Stretch goals (do if time allows):
- Compare Coca-Cola's Atlanta-civic-philanthropy story (Robert Woodruff Foundation, Emory's endowment) to the broader "Coke as Atlanta civic identity" argument.
- Cross to Centennial Olympic Park for the Fountain of Rings.
Research angles for Maxine
The research is hers — list questions to investigate and sources to start from, not answers. Pitch above grade level.
Hook into Maxine's current interests: (ask before finalizing — what is she into right now? bend the questions to that.)
Questions worth chasing:
- Science / food chemistry: Phosphoric acid (pH ~2.5), caramel coloring, caffeine, "natural flavors," 39 g sugar per 12 oz. What does each ingredient do — taste, mouthfeel, preservation, brand chemistry? What happens to teeth and bones with daily exposure to that pH (read the published dental research)?
- History: John Pemberton was a wounded Confederate veteran with a morphine addiction; his original "French Wine Coca" was a coca-leaf-and-cocaine tonic marketed as a morphine substitute. The product's history is much darker and more drug-adjacent than the modern brand admits. Trace the pre-1903 cocaine years.
- History (corporate): The 1985 "New Coke" launch is a textbook business-school case study in market research failure. Read the Harvard Business Review writeups. What did Coke get wrong, and what did they get right (the rapid rollback)?
- Writing: Watch five different decades of Coke TV ads back-to-back at the Loft exhibit. Write a 600-word essay on how a single brand has reframed itself across 100 years.
- Math / cognitive science: Score each of ~10 international Cokes she tries on three axes (sweet, sour, bitter). Plot the matrix. Which beverages cluster?

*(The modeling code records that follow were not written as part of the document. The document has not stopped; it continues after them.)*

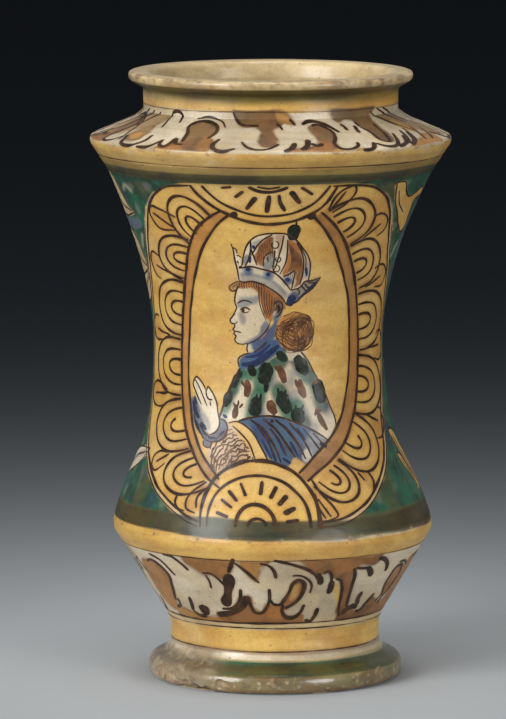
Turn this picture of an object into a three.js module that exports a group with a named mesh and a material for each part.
// An albarello, the waisted drug jar of Italian tin-glazed pottery.
//
// The jar is built as a potter builds it: five thrown sections, which are the
// foot, the lower section, the waisted body, the shoulder and the neck with its
// lip, luted together on flat seams. Each section is a solid of revolution.
// Lengths are millimetres, +Z is up and the origin is the middle of the surface
// that the jar stands on.
import * as THREE from "three";

// Foot: a spreading disc with a turned recess under it.
const footHeight = 18;
const footSpread = 11;
const footEdgeHeight = 9.5;
const footEdgeRounding = 4.5;
const footHollowRise = 3;
const footHollowSpread = 2.5;
const standWidth = 17;
const recessDepth = 3.5;
const recessSlope = 2;

// Lower section: a short stem, then a cone up to the edge under the body.
const stemRadius = 50;
const stemHeight = 10;
const stemRounding = 8;
const coneHeight = 43.5;
const baseEdgeHeight = 3.5;
const baseEdgeRadius = 76.2;
const baseEdgeRounding = 7;
const floorThickness = 8;
const floorCornerRise = 8;
const floorCornerSpread = 4;
const floorCornerRounding = 9;
const coneWall = 6.5;

// Body: two pulled curves that meet at the waist. Each pull is how far a curve
// keeps its direction at that end, and each lean how far it draws in by then.
const waistRadius = 55;
const waistRise = 87;
const upperRise = 81;
const basePull = 26;
const baseLean = 5.2;
const waistPullDown = 54;
const waistPullUp = 18;
const bodyTopRadius = 77.3;
const bodyTopPull = 36;
const bodyTopLean = 17;
const bodyWall = 6;

// Shoulder: an underside, a rounded edge and a hollow slope up to the neck.
const undersideHeight = 13.5;
const slopeHeight = 15.5;
const shoulderOverhang = 8.7;
const shoulderEdgeRise = 3;
const shoulderEdgeRounding = 5;
const slopeHollowDrop = 4;
const slopeHollowSpread = 5;
const slopeHollowRounding = 6;
const shoulderWall = 6;
const chamberRounding = 9;

// Neck, and a lip that rolls out over it.
const neckRadius = 60.7;
const neckHeight = 10;
const neckWall = 5;
const neckRounding = 1.5;
const lipOverhang = 7;
const lipRise = 4;
const lipThickness = 4;
const lipRounding = 3;
const mouthSpread = 1.5;

// Fineness of the turned shapes.
const turnSteps = 56;
const roundingSteps = 3;
const pullSteps = 7;

// Radii and heights that follow from the sizes above.
const footRadius = stemRadius + footSpread;
const shoulderRadius = bodyTopRadius + shoulderOverhang;
const lipRadius = neckRadius + lipOverhang;
const mouthRadius = neckRadius - neckWall;
const footSeam = footHeight;
const lowerSeam = footSeam + stemHeight + coneHeight + baseEdgeHeight;
const waistHeight = lowerSeam + waistRise;
const bodySeam = waistHeight + upperRise;
const shoulderSeam = bodySeam + undersideHeight + slopeHeight;
const rimHeight = shoulderSeam + neckHeight + lipRise + lipThickness;

// A point of an outline, with the length that is rounded off on each side of it.
function corner(radius, height, rounding = 0) {
  return { point: new THREE.Vector2(radius, height), rounding };
}

// The closed outline through the corners, each rounded by its own length or, on
// a short side, by half of that side.
function soften(corners) {
  const outline = [];
  corners.forEach(({ point, rounding }, i) => {
    if (rounding === 0) {
      outline.push(point.clone());
      return;
    }
    const before = corners[i - 1].point;
    const after = corners[i + 1].point;
    const side = Math.min(point.distanceTo(before), point.distanceTo(after));
    const cut = Math.min(rounding, side / 2);
    const from = point.clone().lerp(before, cut / point.distanceTo(before));
    const to = point.clone().lerp(after, cut / point.distanceTo(after));
    outline.push(...new THREE.QuadraticBezierCurve(from, point, to).getPoints(roundingSteps));
  });
  outline.push(outline[0].clone());
  return outline;
}

// A section of the jar: its closed outline turned about +Z.
function turned(name, outline, color, roughness) {
  const geometry = new THREE.LatheGeometry(outline, turnSteps);
  geometry.rotateX(Math.PI / 2);
  const material = new THREE.MeshStandardMaterial({ color, roughness, metalness: 0 });
  const mesh = new THREE.Mesh(geometry, material);
  mesh.name = name;
  return mesh;
}

function foot() {
  const standRadius = footRadius - standWidth;
  const outline = soften([
    corner(0, recessDepth),
    corner(standRadius - recessSlope, recessDepth),
    corner(standRadius, 0),
    corner(footRadius, 0, footEdgeRounding),
    corner(footRadius, footEdgeHeight, footEdgeRounding),
    corner(stemRadius + footHollowSpread, footEdgeHeight + footHollowRise, footHollowRise),
    corner(stemRadius, footSeam),
    corner(0, footSeam),
  ]);
  return turned("foot", outline, "#7d7a55", 0.35);
}

function lowerSection() {
  const stemTop = footSeam + stemHeight;
  const coneTop = stemTop + coneHeight;
  const floor = footSeam + floorThickness;
  const innerStem = stemRadius - coneWall;
  const outline = soften([
    corner(0, footSeam),
    corner(stemRadius, footSeam),
    corner(stemRadius, stemTop, stemRounding),
    corner(baseEdgeRadius, coneTop, baseEdgeRounding),
    corner(baseEdgeRadius, lowerSeam),
    corner(baseEdgeRadius - bodyWall, lowerSeam),
    corner(baseEdgeRadius - coneWall, coneTop - coneWall),
    corner(innerStem + floorCornerSpread, floor + floorCornerRise),
    corner(innerStem, floor, floorCornerRounding),
    corner(0, floor),
  ]);
  return turned("lower_section", outline, "#b7a27c", 0.25);
}

function waistedBody() {
  const base = new THREE.Vector2(baseEdgeRadius, lowerSeam);
  const waist = new THREE.Vector2(waistRadius, waistHeight);
  const top = new THREE.Vector2(bodyTopRadius, bodySeam);
  const below = new THREE.CubicBezierCurve(
    base,
    new THREE.Vector2(baseEdgeRadius - baseLean, lowerSeam + basePull),
    new THREE.Vector2(waistRadius, waistHeight - waistPullDown),
    waist,
  );
  const above = new THREE.CubicBezierCurve(
    waist,
    new THREE.Vector2(waistRadius, waistHeight + waistPullUp),
    new THREE.Vector2(bodyTopRadius - bodyTopLean, bodySeam - bodyTopPull),
    top,
  );
  const outside = [...below.getPoints(pullSteps), ...above.getPoints(pullSteps).slice(1)];
  const inside = outside.map((p) => new THREE.Vector2(p.x - bodyWall, p.y)).reverse();
  return turned("waisted_body", [...outside, ...inside, outside[0].clone()], "#cda453", 0.2);
}

function shoulder() {
  const edge = bodySeam + undersideHeight;
  const hollow = shoulderSeam - slopeHollowDrop;
  const outline = soften([
    corner(bodyTopRadius, bodySeam),
    corner(shoulderRadius, edge, shoulderEdgeRise),
    corner(shoulderRadius, edge + shoulderEdgeRise, shoulderEdgeRounding),
    corner(neckRadius + slopeHollowSpread, hollow, slopeHollowRounding),
    corner(neckRadius, shoulderSeam),
    corner(mouthRadius, shoulderSeam),
    corner(mouthRadius, hollow - shoulderWall, chamberRounding),
    corner(shoulderRadius - shoulderWall, edge, chamberRounding),
    corner(bodyTopRadius - bodyWall, bodySeam),
  ]);
  return turned("shoulder", outline, "#bdab87", 0.22);
}

function neckAndLip() {
  const lipFoot = shoulderSeam + neckHeight;
  const lipEdge = lipFoot + lipRise;
  const outline = soften([
    corner(neckRadius, shoulderSeam),
    corner(neckRadius, lipFoot, neckRounding),
    corner(lipRadius, lipEdge, lipRounding),
    corner(lipRadius, rimHeight, lipRounding),
    corner(mouthRadius + mouthSpread, rimHeight, lipRounding),
    corner(mouthRadius, lipFoot),
    corner(mouthRadius, shoulderSeam),
  ]);
  return turned("neck_and_lip", outline, "#b59f74", 0.25);
}

const albarello = new THREE.Group();
albarello.add(foot(), lowerSection(), waistedBody(), shoulder(), neckAndLip());

export default albarello;
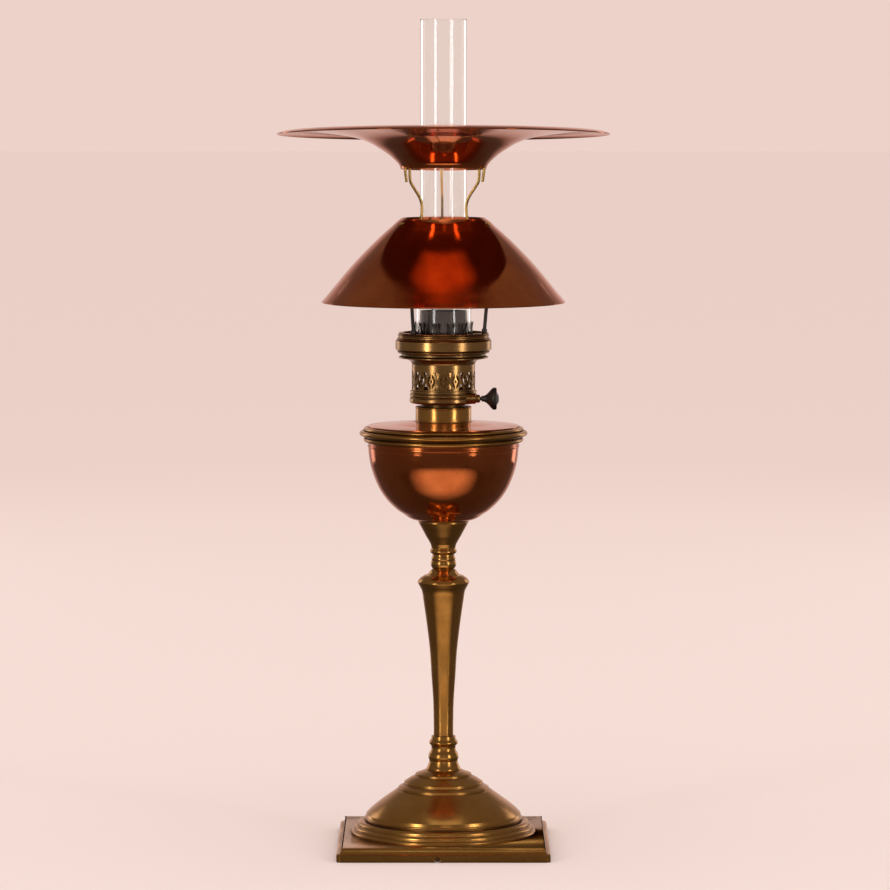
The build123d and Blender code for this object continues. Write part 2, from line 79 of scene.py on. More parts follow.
def softbox(name, azimuth, distance, height, width, tall, power, colour=(1, 1, 1)):
    """Soft rectangular light facing the lamp; azimuth 0 is behind the camera."""
    data = bpy.data.lights.new(name, "AREA")
    data.shape = "RECTANGLE"
    data.size = width
    data.size_y = tall
    data.energy = power
    data.color = colour
    turn_by = math.radians(azimuth)
    place = (distance * math.sin(turn_by), -distance * math.cos(turn_by), height)
    aim(bpy.data.objects.new(name, data), place, (0, 0, 0.4))


def make_world():
    """Pale paper to the eye, through glass and as soft light; a dim studio in reflections."""
    bpy.context.scene.view_settings.view_transform = "Standard"
    world = bpy.data.worlds.new("studio")
    bpy.context.scene.world = world
    world.use_nodes = True
    tree = world.node_tree
    tree.nodes.clear()
    out = tree.nodes.new("ShaderNodeOutputWorld")
    mix = tree.nodes.new("ShaderNodeMixShader")
    paper = tree.nodes.new("ShaderNodeBackground")
    paper.inputs["Color"].default_value = PALE
    room = tree.nodes.new("ShaderNodeBackground")
    path = tree.nodes.new("ShaderNodeLightPath")
    place = tree.nodes.new("ShaderNodeTexCoord")
    split = tree.nodes.new("ShaderNodeSeparateXYZ")
    tree.links.new(place.outputs["Generated"], split.inputs[0])
    ramp = tree.nodes.new("ShaderNodeValToRGB")
    stops = ramp.color_ramp.elements
    stops[0].position = 0.0
    stops[0].color = DIM
    stops[1].position = 1.0
    stops[1].color = (0.20, 0.175, 0.16, 1)
    for position, grey in ((0.40, 0.11), (0.50, 0.24), (0.62, 0.16)):
        stops.new(position).color = (grey, 0.88 * grey, 0.82 * grey, 1)
    height = range_node(tree, split.outputs["Z"], -1.0, 1.0, 0.0, 1.0)
    tree.links.new(height, ramp.inputs["Fac"])
    behind = range_node(tree, split.outputs["Y"], 0.80, 0.98, 0.0, 0.85)
    tree.links.new(mix_colours(tree, behind, ramp.outputs["Color"], PALE), room.inputs["Color"])
    once = math_node(tree, "LESS_THAN", path.outputs["Transmission Depth"], 0.5)
    tree.links.new(math_node(tree, "MULTIPLY", path.outputs["Is Glossy Ray"], once), mix.inputs["Fac"])
    tree.links.new(paper.outputs[0], mix.inputs[1])
    tree.links.new(room.outputs[0], mix.inputs[2])
    tree.links.new(mix.outputs[0], out.inputs["Surface"])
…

Starting sources (not exhaustive — she'll find more):
- Pendergrast, For God, Country and Coca-Cola (2013).
- Bartow Elmore, Citizen Coke: The Making of Coca-Cola Capitalism (2014).
- HBR on the New Coke debacle.
- WHO sugar consumption guidelines.
Observable field goals
- Score 8–10 international Cokes from Taste It! on sweet/sour/bitter; build a matrix.
- Watch and document at least 3 ads from 3 different decades; identify what's different in framing.
- Photograph one piece of pre-1910 advertising; note any wording or imagery that would be unacceptable today.
- Watch the bottling line; count bottles per minute; estimate daily throughput at this scale.
- Note whether the museum acknowledges the cocaine years and the New Coke fiasco. How is each framed?
Suggested itinerary
- 10:00 a.m. Arrive at open; orientation film.
- 10:30 a.m. Pemberton lab replica + history galleries.
- 11:30 a.m. Vault + Bottle Works.
- 12:30 p.m. Pop Culture / Advertising loft.
- 1:30 p.m. Taste It! (final stop — save it).
- 2:30 p.m. Out; eat actual food at Pemberton Place plaza.
- 3:00 p.m. Centennial Olympic Park Fountain of Rings.
Family roles:
- Chris leads: the cocaine-era history; the New Coke business-school case.
- Heather leads: the Taste It! supervision (a 12-year-old will want all 100; help her be strategic).
- Maxine drives: the advertising essay; the international-Coke matrix.
- Solo vs. both parents: fine with one.
Connections
Combines well with:
- Centennial Olympic Park, Georgia Aquarium, National Center for Civil and Human Rights, College Football Hall of Fame, Imagine It Children's Museum — downtown cluster.
- Dr Pepper Museum — the obvious comparison; same-genre brand museum, different brand. Pair these two for a "American soft-drink branding" essay.
Feeds into home projects / future adventures:
- A Coke-vs-Pepsi-vs-Dr Pepper brand archaeology project.
- A 20th-century advertising history essay grounded in the Loft archive.
Open questions / still to research (Chris's side)
- Current Taste It! lineup — they rotate beverages occasionally.
- Whether any of the special events (After Hours, etc.) are running.
- Best combo-ticket pricing with the aquarium.